◆ **EXERCISE DETAILS**
Below are entries. Reproduce exactly the lines between the line holding "panel_floor = build_panels()" and the line holding "before = set(bpy.data.objects)", inclusive, and only those.

◆ **RECORDS SHOWN**
--- START ---
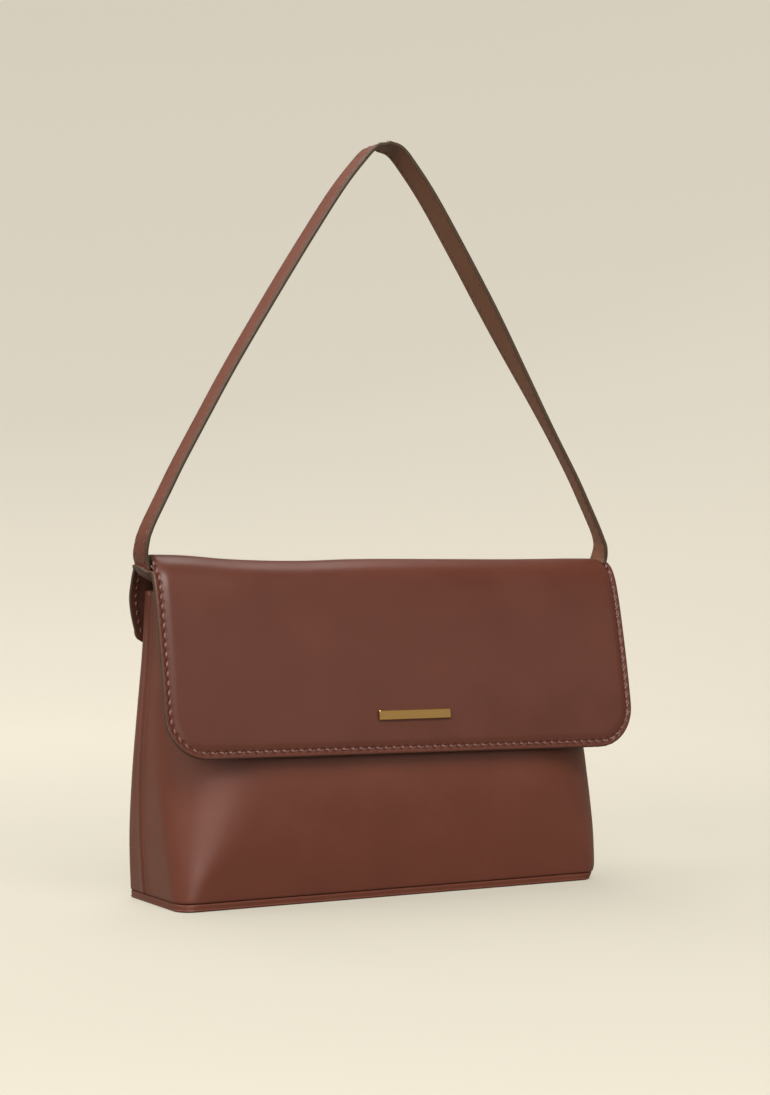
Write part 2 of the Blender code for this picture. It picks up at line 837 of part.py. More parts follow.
def build_snap(flap, flap_depth):
    """Magnetic snap: a cup with its ring magnet on the body, a plate with a stud on the flap.

    The plate is as thick as the room that the flap leaves it in front of the cup.
    """
    seat = face_matrix(-1, 0.0, SNAP_HEIGHT, CLEARANCE)
    through = LEATHER + CLEARANCE
    lower = rivet_profile(SNAP_RADIUS, through)
    cup = [
        (SNAP_RADIUS - SOCKET_WALL, SOCKET_DEPTH),
        (SNAP_RADIUS, SOCKET_DEPTH),
        *lower,
        (SHANK_BORE, lower[-1][1]),
        (SHANK_BORE, SOCKET_WALL),
        (SNAP_RADIUS - SOCKET_WALL, SOCKET_WALL),
    ]
    turned_part("snap_socket", cup, GOLD, seat, ring=True)
    bore = STUD_RADIUS + STUD_PLAY
    rim = SNAP_RADIUS - SOCKET_WALL - SNAP_SEAT
    magnet = [
        (bore, SOCKET_DEPTH),
        (rim, SOCKET_DEPTH),
        (rim, SOCKET_WALL + SNAP_SEAT),
        (bore, SOCKET_WALL + SNAP_SEAT),
    ]
    turned_part("snap_magnet", magnet, STEEL, seat, ring=True)
    washer_part(
        "snap_socket_washer",
        seat @ Matrix.Translation((0.0, 0.0, -through - SNAP_SEAT - WASHER / 2)),
    )
    shank_hole = disc_mesh("shank_hole", SHANK_RADIUS + SNAP_SEAT, 4 * OVERRUN)
    cut(
        bpy.data.objects["front_panel"],
        add_guide("socket_hole", shank_hole, seat),
    )

    distance = flap_distance_facing(seat @ Vector((0.0, 0.0, SOCKET_DEPTH)))
    facing_in = Matrix.Rotation(math.pi, 4, "X")
    stud_place = flap_matrix(distance, flap_depth + CLEARANCE) @ facing_in
    out = seat.to_3x3() @ Vector((0.0, 0.0, 1.0))
    inward = stud_place.to_3x3() @ Vector((0.0, 0.0, 1.0))
    room = (stud_place.translation - seat.translation).dot(out) - SOCKET_DEPTH
    plate = room - SNAP_GAP - SNAP_RADIUS * math.sin(out.angle(-inward))
    through = LINING + CLEARANCE
    lower = rivet_profile(SNAP_RADIUS, through)
    stud = [
        (0.0, plate + STUD_LENGTH),
        (STUD_RADIUS, plate + STUD_LENGTH),
        (STUD_RADIUS, plate),
        (SNAP_RADIUS, plate),
        *lower,
        (0.0, lower[-1][1]),
    ]
    turned_part("snap_stud", stud, GOLD, stud_place, flap_pivot)
    washer_part(
        "snap_stud_washer",
        stud_place @ Matrix.Translation((0.0, 0.0, -through - SNAP_SEAT - WASHER / 2)),
        flap_pivot,
    )
    cut(flap["flap_lining"], add_guide("stud_hole", shank_hole, stud_place))
    window = disc_mesh("snap_window", WASHER_RADIUS + SOCKET_WALL, 2 * FLAP_BOARD)
    depth = FLAP_LEATHER + CLEARANCE + FLAP_BOARD / 2
    cut(
        flap["flap_stiffener"],
        add_guide("stud_window", window, flap_matrix(distance, depth)),
    )


def strap_centre_line():
    """Points and half widths along the strap from one rounded end over the top to the other."""
    radius = STRAP_WIDTH / 2
    points = [
        Vector((STRAP_SPAN / 2 * out, PIVOT_HEIGHT + STRAP_RISE * up))
        for out, up in STRAP_PATH_SHARES
    ]
    half = [(point, radius) for point in spline_through(points, STRAP_STEPS)]
    tip = []
    for step in range(STRAP_TIP_STEPS, 0, -1):
        angle = math.pi / 2 * step / (STRAP_TIP_STEPS + 0.5)
        tip.append(
            (points[0] - Vector((0.0, radius * math.sin(angle))), radius * math.cos(angle))
        )
    half = tip + half
    other = [(Vector((-point.x, point.y)), width) for point, width in reversed(half)]
    return half + other[1:]


def strip_rows(stations, rise):
    """Rows across a strap, rise metres outside its centre line."""
    rows = []
    for i, (point, width) in enumerate(stations):
        before = stations[max(i - 1, 0)][0]
        after = stations[min(i + 1, len(stations) - 1)][0]
        along = (after - before).normalized()
        place = point + Vector((along.y, -along.x)) * rise
        rows.append(
            [
                Vector((place.x, STRAP_Y - width, place.y)),
                Vector((place.x, STRAP_Y + width, place.y)),
            ]
        )
    return rows


def build_strap():
    line = strap_centre_line()
    for name, side in (("strap_outer", 1), ("strap_inner", -1)):
        rows = strip_rows(line, side * CLEARANCE / 2)
        item = add_part(name, sheet_mesh(name, rows), STRAP_SKIN, strap_pivot)
        thicken(item, STRAP_LAYER, float(side))


def build_strap_ends():
    """The strap's sewn ends, through the slots and down inside the mouth's facing."""
    thickness = STRAP_THICKNESS
    edge_height = BODY_HEIGHT - GUSSET_DIP
    facing_inset = LEATHER + FACING_GAP + FACING
    sewn_x = SLOT_SPAN / 2
    for height in (edge_height, edge_height - STRAP_END_LENGTH):
        radius, turn_y = corner_at(-1, height, facing_inset)
        past_turn = max(turn_y - (STRAP_Y - STRAP_WIDTH / 2), 0.0)
        into_corner = radius - math.sqrt(max(radius**2 - past_turn**2, 0.0))
        wall = half_width(height, facing_inset + 3 * CLEARANCE)
        sewn_x = min(sewn_x, wall - into_corner - thickness / 2)
    over_edge = edge_height + CLEARANCE + thickness
    top = PIVOT_HEIGHT - STRAP_WIDTH / 2 - CLEARANCE - thickness / 2
    slot_height = RIDGE_HEIGHT - CROWN_DROOP
    slot_x = SLOT_SPAN / 2
    points = (
        Vector((STRAP_SPAN / 2, top)),
        Vector((slot_x, slot_height)),
        Vector((slot_x - thickness / 2, slot_height - 2 * thickness)),
        Vector(((slot_x + sewn_x) / 2, over_edge + thickness)),
        Vector((sewn_x + thickness, over_edge)),
        Vector((sewn_x, edge_height - thickness)),
        Vector((sewn_x, edge_height - STRAP_END_LENGTH)),
    )
    line = spline_through(list(points), STRAP_END_STEPS)
    for name, side in (("strap_end_left", -1), ("strap_end_right", 1)):
        stations = [
            (Vector((side * point.x, point.y)), STRAP_WIDTH / 2) for point in line
        ]
        rows = strip_rows(stations, 0.0)
        item = add_part(name, sheet_mesh(name, rows), STRAP_SKIN)
        thicken(item, thickness, 0.0)


panel_floor = build_panels()
lining_floor = build_base()
build_lining(lining_floor)
build_seam_tapes(panel_floor)
build_crown()
flap_items, flap_thickness = build_flap()
build_bar(flap_items)
build_snap(flap_items, flap_thickness)
build_strap()
build_strap_ends()
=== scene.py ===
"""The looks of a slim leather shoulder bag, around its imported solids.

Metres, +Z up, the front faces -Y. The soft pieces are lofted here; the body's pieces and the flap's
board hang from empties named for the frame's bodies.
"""

import json
import math
from bisect import bisect_left

import bmesh
import bpy
from mathutils import Matrix, Vector


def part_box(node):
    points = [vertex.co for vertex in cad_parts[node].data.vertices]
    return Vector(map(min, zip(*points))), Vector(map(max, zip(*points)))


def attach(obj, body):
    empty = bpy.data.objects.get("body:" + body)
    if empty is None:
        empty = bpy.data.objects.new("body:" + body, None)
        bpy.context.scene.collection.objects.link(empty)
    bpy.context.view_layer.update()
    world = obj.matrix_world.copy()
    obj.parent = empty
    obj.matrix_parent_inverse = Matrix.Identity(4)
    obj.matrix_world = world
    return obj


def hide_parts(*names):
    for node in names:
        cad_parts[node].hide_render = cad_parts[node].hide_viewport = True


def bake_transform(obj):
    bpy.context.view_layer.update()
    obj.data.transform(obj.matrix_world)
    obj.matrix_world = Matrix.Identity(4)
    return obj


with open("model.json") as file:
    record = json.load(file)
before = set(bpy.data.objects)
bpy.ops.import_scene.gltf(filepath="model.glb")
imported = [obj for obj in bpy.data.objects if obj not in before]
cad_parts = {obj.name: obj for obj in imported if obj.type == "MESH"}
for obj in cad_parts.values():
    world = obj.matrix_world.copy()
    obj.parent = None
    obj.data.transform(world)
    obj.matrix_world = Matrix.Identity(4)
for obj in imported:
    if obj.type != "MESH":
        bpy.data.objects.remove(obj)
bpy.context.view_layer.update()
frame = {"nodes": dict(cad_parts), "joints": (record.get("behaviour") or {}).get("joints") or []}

# The camera, fitted to the photograph's outline of the bag
IMAGE_HEIGHT = 1095
FOCAL_PIXELS = 2048.3
SENSOR = 36.0
CAMERA_AZIMUTH = math.radians(-29.3)
CAMERA_ELEVATION = math.radians(-1.21)
CAMERA_DISTANCE = 1.0873
CAMERA_TARGET = Vector((0.0066, -0.0027, 0.1798))

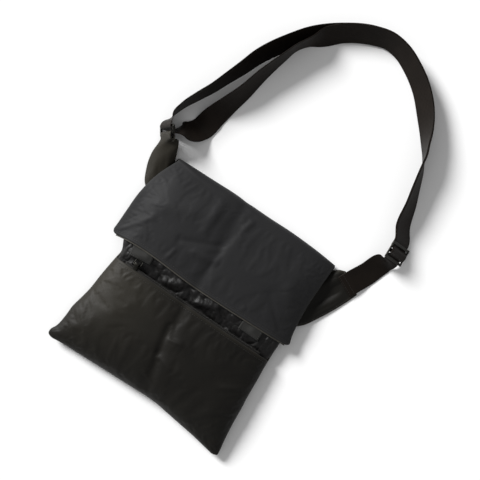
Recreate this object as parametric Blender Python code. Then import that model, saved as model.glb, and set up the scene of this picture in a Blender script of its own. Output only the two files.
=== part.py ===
--- END ---
◆ **WRITTEN ANSWER**
panel_floor = build_panels()
lining_floor = build_base()
build_lining(lining_floor)
build_seam_tapes(panel_floor)
build_crown()
flap_items, flap_thickness = build_flap()
build_bar(flap_items)
build_snap(flap_items, flap_thickness)
build_strap()
build_strap_ends()
=== scene.py ===
"""The looks of a slim leather shoulder bag, around its imported solids.

Metres, +Z up, the front faces -Y. The soft pieces are lofted here; the body's pieces and the flap's
board hang from empties named for the frame's bodies.
"""

import json
import math
from bisect import bisect_left

import bmesh
import bpy
from mathutils import Matrix, Vector


def part_box(node):
    points = [vertex.co for vertex in cad_parts[node].data.vertices]
    return Vector(map(min, zip(*points))), Vector(map(max, zip(*points)))


def attach(obj, body):
    empty = bpy.data.objects.get("body:" + body)
    if empty is None:
        empty = bpy.data.objects.new("body:" + body, None)
        bpy.context.scene.collection.objects.link(empty)
    bpy.context.view_layer.update()
    world = obj.matrix_world.copy()
    obj.parent = empty
    obj.matrix_parent_inverse = Matrix.Identity(4)
    obj.matrix_world = world
    return obj


def hide_parts(*names):
    for node in names:
        cad_parts[node].hide_render = cad_parts[node].hide_viewport = True


def bake_transform(obj):
    bpy.context.view_layer.update()
    obj.data.transform(obj.matrix_world)
    obj.matrix_world = Matrix.Identity(4)
    return obj


with open("model.json") as file:
    record = json.load(file)
before = set(bpy.data.objects)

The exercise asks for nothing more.